Quote the lines that run from the line containing "clear_overlay();" down to the line containing "Point = tuple[float, float]". Include both of those lines, reproduce each exactly, and omit everything else.
○ ○ ○ ○
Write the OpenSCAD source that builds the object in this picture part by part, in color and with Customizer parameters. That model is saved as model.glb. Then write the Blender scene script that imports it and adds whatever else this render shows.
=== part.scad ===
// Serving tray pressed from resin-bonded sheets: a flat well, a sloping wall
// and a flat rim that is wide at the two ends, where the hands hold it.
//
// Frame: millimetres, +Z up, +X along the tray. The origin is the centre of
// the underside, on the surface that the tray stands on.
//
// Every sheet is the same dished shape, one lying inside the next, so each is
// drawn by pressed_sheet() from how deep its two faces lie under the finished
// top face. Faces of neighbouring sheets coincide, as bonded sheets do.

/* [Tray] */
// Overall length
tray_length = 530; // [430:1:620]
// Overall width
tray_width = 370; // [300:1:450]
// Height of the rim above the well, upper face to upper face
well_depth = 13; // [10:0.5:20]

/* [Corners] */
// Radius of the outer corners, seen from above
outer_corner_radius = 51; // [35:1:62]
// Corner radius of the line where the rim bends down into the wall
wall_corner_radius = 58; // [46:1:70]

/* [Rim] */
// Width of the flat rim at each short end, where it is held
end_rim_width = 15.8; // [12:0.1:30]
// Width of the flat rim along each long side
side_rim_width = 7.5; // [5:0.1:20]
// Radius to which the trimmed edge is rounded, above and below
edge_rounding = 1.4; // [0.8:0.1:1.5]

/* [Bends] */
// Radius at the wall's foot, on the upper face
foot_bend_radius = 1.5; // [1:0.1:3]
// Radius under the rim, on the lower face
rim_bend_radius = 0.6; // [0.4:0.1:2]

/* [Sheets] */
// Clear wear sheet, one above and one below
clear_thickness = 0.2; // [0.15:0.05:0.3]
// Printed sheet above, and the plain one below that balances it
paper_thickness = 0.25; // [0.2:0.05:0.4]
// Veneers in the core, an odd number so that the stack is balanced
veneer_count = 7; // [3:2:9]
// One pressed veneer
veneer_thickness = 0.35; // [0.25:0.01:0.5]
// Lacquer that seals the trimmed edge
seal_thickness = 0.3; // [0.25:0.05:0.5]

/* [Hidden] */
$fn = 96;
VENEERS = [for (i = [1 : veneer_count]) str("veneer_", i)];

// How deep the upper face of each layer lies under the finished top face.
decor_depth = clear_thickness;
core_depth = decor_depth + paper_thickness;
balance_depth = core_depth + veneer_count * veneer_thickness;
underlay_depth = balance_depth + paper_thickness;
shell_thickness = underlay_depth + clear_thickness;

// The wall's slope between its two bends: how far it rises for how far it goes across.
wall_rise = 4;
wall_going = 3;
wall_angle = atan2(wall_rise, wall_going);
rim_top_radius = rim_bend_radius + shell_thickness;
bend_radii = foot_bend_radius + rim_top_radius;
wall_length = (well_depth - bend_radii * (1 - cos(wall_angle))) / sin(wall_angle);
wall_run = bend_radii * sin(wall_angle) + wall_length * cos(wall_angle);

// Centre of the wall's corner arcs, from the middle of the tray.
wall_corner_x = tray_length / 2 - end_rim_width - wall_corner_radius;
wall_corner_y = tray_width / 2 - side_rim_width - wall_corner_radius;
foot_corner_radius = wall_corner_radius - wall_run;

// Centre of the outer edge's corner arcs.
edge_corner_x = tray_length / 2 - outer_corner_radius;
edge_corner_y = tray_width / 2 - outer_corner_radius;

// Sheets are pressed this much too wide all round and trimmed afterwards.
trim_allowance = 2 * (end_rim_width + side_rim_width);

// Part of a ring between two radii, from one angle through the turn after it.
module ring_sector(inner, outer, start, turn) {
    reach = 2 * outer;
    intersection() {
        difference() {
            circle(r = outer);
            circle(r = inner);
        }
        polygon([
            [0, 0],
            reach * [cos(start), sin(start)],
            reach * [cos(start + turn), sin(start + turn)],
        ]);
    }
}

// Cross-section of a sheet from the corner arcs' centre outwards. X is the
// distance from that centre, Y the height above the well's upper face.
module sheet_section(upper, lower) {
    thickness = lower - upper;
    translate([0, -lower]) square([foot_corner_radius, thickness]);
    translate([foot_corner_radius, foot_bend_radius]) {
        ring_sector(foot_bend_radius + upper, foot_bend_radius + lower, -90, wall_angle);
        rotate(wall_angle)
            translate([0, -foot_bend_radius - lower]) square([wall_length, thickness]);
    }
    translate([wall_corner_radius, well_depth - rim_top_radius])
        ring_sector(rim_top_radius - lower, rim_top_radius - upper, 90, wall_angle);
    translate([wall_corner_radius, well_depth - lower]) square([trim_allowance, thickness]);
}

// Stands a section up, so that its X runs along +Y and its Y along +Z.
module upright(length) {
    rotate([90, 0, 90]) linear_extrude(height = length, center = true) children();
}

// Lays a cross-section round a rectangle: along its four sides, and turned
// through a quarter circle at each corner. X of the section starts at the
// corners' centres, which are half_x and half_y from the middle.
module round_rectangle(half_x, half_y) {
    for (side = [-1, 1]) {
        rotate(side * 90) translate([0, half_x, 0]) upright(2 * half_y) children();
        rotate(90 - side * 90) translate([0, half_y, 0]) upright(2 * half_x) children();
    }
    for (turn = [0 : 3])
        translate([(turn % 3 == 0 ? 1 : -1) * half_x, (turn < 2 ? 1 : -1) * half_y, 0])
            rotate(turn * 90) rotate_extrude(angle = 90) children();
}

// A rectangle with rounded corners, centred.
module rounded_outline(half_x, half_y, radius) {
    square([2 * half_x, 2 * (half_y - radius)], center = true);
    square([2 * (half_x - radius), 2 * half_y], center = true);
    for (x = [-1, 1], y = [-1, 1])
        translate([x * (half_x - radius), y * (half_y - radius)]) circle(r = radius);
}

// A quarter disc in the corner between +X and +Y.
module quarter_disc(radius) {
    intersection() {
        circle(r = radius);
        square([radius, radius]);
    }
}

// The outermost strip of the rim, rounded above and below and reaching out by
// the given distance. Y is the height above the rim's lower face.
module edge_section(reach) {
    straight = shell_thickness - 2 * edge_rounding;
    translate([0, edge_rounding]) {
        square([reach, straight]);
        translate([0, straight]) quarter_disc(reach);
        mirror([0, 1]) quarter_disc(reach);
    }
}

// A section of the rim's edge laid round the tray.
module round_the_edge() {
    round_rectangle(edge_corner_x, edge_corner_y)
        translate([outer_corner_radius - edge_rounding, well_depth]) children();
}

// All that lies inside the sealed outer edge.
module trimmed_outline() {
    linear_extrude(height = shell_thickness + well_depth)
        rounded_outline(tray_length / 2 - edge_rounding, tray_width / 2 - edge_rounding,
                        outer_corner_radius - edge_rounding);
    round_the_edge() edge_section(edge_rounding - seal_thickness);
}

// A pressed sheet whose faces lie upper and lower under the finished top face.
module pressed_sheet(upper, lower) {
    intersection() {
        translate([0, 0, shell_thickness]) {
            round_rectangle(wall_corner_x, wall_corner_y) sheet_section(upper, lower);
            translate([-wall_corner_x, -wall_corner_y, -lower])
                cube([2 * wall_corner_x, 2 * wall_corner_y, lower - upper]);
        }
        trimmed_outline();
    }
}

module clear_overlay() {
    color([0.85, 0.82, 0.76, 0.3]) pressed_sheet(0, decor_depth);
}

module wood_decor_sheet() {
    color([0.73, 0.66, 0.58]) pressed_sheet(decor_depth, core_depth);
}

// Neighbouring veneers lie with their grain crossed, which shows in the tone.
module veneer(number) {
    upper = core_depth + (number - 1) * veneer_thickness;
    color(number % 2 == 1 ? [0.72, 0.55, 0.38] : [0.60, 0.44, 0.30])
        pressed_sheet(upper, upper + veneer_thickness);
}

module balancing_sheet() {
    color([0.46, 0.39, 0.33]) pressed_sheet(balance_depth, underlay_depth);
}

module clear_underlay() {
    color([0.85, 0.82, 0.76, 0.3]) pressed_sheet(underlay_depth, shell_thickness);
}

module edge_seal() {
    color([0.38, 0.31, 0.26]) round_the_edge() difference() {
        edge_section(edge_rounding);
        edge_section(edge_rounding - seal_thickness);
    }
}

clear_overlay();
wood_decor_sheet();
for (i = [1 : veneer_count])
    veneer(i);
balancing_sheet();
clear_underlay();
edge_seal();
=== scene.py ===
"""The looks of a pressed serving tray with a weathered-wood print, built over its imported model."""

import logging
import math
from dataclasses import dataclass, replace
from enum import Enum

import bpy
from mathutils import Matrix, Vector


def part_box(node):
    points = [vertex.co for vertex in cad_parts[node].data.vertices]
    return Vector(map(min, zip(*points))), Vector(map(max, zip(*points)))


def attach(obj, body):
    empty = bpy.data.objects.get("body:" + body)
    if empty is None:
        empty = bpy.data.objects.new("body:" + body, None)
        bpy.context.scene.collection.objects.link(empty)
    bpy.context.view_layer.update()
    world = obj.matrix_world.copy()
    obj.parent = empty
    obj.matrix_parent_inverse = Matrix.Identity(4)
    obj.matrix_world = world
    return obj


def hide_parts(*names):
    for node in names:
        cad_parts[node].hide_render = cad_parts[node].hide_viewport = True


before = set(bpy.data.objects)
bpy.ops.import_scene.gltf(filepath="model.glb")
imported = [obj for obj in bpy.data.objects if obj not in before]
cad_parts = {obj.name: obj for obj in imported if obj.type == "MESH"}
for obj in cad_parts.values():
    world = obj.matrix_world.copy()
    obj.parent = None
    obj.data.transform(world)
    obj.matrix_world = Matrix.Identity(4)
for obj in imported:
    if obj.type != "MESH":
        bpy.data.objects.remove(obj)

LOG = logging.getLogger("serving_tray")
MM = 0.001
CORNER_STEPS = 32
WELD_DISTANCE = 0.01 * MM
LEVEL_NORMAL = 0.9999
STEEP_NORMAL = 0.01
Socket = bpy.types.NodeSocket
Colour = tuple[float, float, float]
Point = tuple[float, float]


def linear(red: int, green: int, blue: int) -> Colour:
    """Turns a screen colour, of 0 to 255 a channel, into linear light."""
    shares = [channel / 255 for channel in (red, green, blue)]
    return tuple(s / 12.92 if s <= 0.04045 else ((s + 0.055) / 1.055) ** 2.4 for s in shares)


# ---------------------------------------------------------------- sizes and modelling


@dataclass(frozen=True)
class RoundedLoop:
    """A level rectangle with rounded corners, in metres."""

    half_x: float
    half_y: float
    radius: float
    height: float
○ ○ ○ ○
Response to the task:
clear_overlay();
wood_decor_sheet();
for (i = [1 : veneer_count])
    veneer(i);
balancing_sheet();
clear_underlay();
edge_seal();
=== scene.py ===
"""The looks of a pressed serving tray with a weathered-wood print, built over its imported model."""

import logging
import math
from dataclasses import dataclass, replace
from enum import Enum

import bpy
from mathutils import Matrix, Vector


def part_box(node):
    points = [vertex.co for vertex in cad_parts[node].data.vertices]
    return Vector(map(min, zip(*points))), Vector(map(max, zip(*points)))


def attach(obj, body):
    empty = bpy.data.objects.get("body:" + body)
    if empty is None:
        empty = bpy.data.objects.new("body:" + body, None)
        bpy.context.scene.collection.objects.link(empty)
    bpy.context.view_layer.update()
    world = obj.matrix_world.copy()
    obj.parent = empty
    obj.matrix_parent_inverse = Matrix.Identity(4)
    obj.matrix_world = world
    return obj


def hide_parts(*names):
    for node in names:
        cad_parts[node].hide_render = cad_parts[node].hide_viewport = True


before = set(bpy.data.objects)
bpy.ops.import_scene.gltf(filepath="model.glb")
imported = [obj for obj in bpy.data.objects if obj not in before]
cad_parts = {obj.name: obj for obj in imported if obj.type == "MESH"}
for obj in cad_parts.values():
    world = obj.matrix_world.copy()
    obj.parent = None
    obj.data.transform(world)
    obj.matrix_world = Matrix.Identity(4)
for obj in imported:
    if obj.type != "MESH":
        bpy.data.objects.remove(obj)

LOG = logging.getLogger("serving_tray")
MM = 0.001
CORNER_STEPS = 32
WELD_DISTANCE = 0.01 * MM
LEVEL_NORMAL = 0.9999
STEEP_NORMAL = 0.01
Socket = bpy.types.NodeSocket
Colour = tuple[float, float, float]
Point = tuple[float, float]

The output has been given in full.